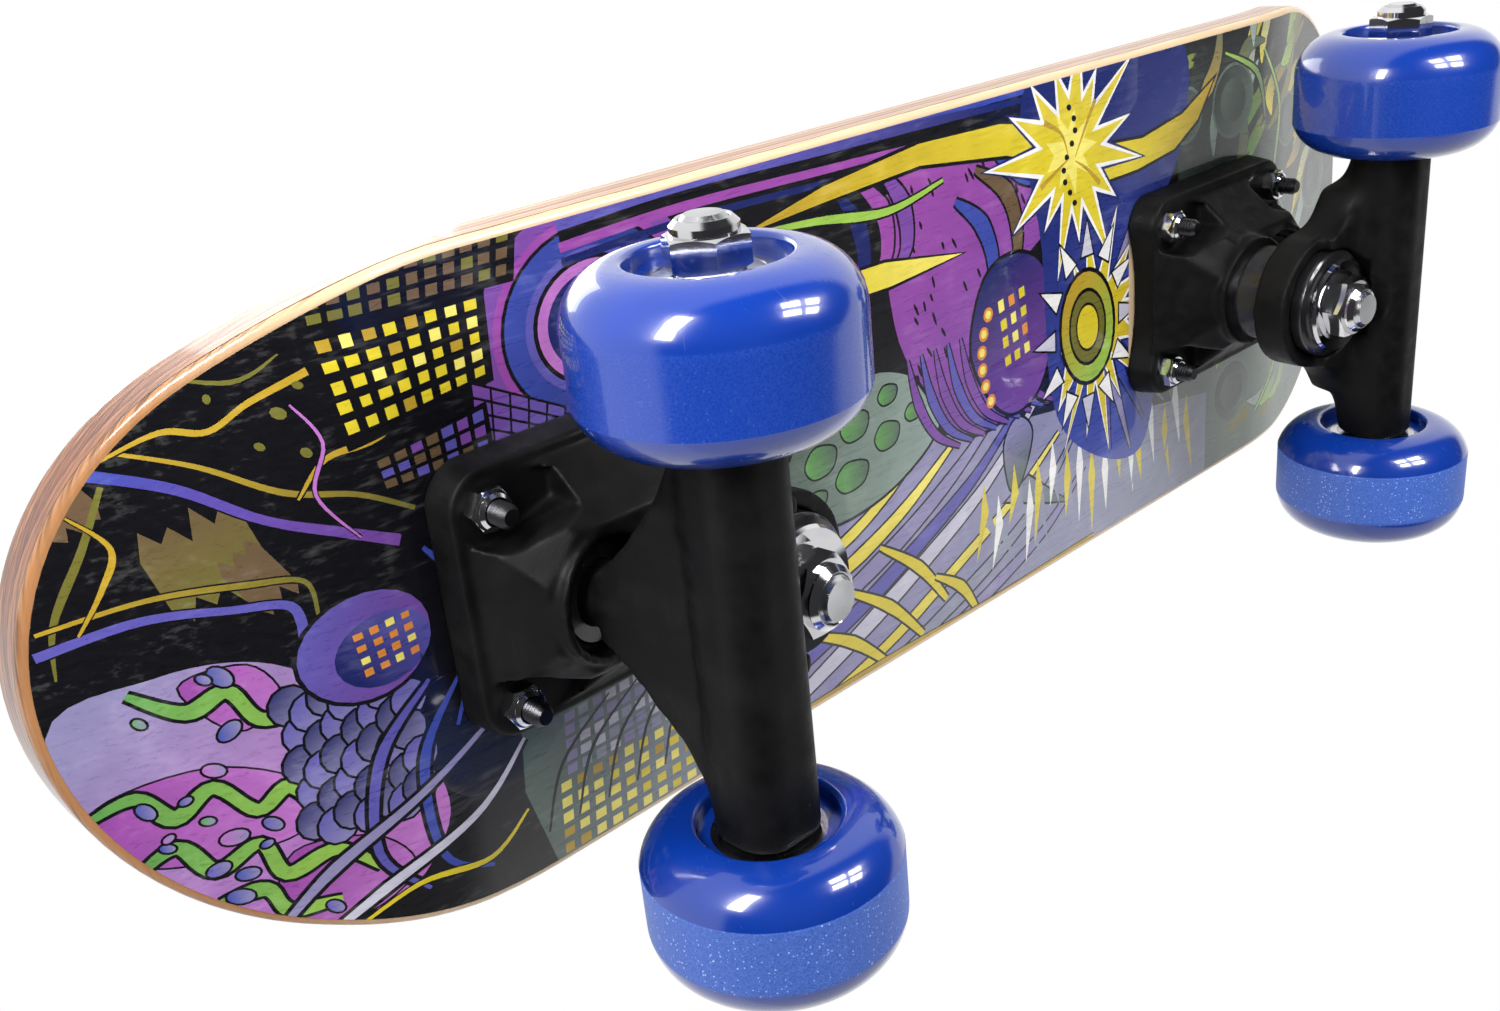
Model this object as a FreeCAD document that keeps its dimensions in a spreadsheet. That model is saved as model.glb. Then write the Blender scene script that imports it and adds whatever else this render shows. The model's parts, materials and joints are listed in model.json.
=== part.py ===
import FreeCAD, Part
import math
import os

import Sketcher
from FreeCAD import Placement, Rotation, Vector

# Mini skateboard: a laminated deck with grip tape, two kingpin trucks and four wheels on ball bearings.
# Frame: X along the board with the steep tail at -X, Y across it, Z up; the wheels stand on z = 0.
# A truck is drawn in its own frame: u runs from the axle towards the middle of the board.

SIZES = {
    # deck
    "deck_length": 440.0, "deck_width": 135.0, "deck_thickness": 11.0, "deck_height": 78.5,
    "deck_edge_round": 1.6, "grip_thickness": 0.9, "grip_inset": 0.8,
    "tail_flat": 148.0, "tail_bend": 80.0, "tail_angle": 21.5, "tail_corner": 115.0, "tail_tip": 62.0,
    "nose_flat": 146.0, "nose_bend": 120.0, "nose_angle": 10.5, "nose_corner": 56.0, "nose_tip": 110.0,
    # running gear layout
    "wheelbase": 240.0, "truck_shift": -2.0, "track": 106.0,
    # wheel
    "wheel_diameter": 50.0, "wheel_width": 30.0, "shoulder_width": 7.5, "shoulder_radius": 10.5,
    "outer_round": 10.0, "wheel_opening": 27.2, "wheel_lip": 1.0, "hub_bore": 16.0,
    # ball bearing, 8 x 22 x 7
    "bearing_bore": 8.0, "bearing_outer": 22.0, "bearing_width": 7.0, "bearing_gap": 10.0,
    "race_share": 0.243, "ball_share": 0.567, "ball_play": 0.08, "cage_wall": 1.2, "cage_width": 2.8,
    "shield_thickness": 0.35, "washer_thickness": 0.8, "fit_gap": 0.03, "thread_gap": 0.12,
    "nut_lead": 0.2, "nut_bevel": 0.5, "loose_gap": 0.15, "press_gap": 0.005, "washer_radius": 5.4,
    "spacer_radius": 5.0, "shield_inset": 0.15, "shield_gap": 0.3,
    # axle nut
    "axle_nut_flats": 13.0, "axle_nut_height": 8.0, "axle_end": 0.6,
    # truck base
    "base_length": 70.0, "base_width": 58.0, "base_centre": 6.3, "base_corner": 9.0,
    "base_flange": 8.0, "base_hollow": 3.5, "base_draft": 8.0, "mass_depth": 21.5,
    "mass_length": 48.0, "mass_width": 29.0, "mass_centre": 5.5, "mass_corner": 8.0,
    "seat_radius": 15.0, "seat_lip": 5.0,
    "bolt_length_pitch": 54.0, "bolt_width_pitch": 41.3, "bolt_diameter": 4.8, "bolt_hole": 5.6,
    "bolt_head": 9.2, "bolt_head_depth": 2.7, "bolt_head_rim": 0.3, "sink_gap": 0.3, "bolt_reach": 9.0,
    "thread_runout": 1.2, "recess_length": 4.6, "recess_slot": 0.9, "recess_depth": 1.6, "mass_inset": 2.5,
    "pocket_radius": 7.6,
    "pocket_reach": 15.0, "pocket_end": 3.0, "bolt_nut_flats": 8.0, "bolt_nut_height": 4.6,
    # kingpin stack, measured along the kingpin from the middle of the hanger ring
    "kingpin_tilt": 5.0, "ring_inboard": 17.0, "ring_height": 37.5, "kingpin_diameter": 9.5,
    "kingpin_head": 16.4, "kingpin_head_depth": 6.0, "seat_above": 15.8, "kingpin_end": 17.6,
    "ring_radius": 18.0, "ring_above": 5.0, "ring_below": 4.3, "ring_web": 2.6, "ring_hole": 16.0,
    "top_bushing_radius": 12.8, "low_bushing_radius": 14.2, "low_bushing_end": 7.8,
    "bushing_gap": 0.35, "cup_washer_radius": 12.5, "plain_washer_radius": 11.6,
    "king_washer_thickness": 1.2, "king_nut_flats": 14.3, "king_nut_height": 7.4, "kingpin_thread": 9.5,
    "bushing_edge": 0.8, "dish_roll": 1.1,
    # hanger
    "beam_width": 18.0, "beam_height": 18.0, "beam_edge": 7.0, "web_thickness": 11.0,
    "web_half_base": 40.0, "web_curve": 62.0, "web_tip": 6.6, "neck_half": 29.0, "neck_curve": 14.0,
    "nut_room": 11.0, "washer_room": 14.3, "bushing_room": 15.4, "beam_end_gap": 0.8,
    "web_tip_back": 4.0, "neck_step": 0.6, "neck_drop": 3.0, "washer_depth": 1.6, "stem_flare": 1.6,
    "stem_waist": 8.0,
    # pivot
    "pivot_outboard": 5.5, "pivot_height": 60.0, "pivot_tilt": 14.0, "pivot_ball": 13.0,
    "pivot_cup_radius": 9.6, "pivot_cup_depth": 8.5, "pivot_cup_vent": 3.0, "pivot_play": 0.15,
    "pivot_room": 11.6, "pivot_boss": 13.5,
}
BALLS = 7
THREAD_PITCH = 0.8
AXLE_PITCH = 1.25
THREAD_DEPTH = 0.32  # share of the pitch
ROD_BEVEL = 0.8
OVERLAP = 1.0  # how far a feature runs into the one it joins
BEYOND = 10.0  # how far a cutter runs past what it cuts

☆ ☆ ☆

→ **To do**
Set down verbatim only the lines between the start of the data above and the line with "from FreeCAD import", both boundaries included.

→ **Exercise answer**
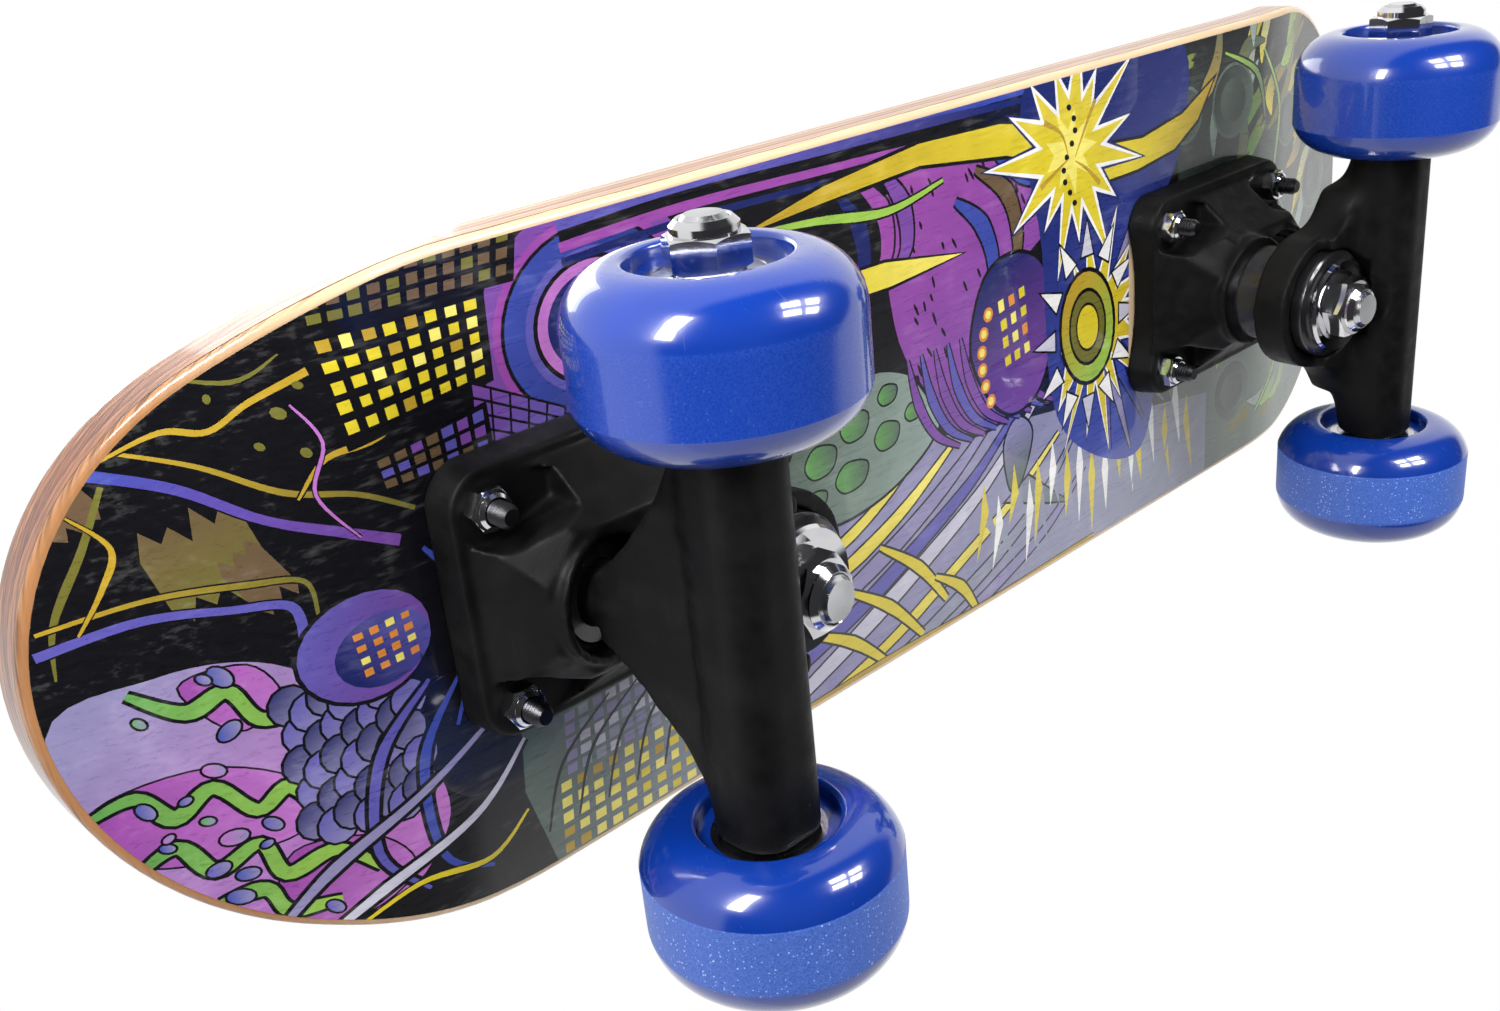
Model this object as a FreeCAD document that keeps its dimensions in a spreadsheet. That model is saved as model.glb. Then write the Blender scene script that imports it and adds whatever else this render shows. The model's parts, materials and joints are listed in model.json.
=== part.py ===
import FreeCAD, Part
import math
import os

import Sketcher
from FreeCAD import Placement, Rotation, Vector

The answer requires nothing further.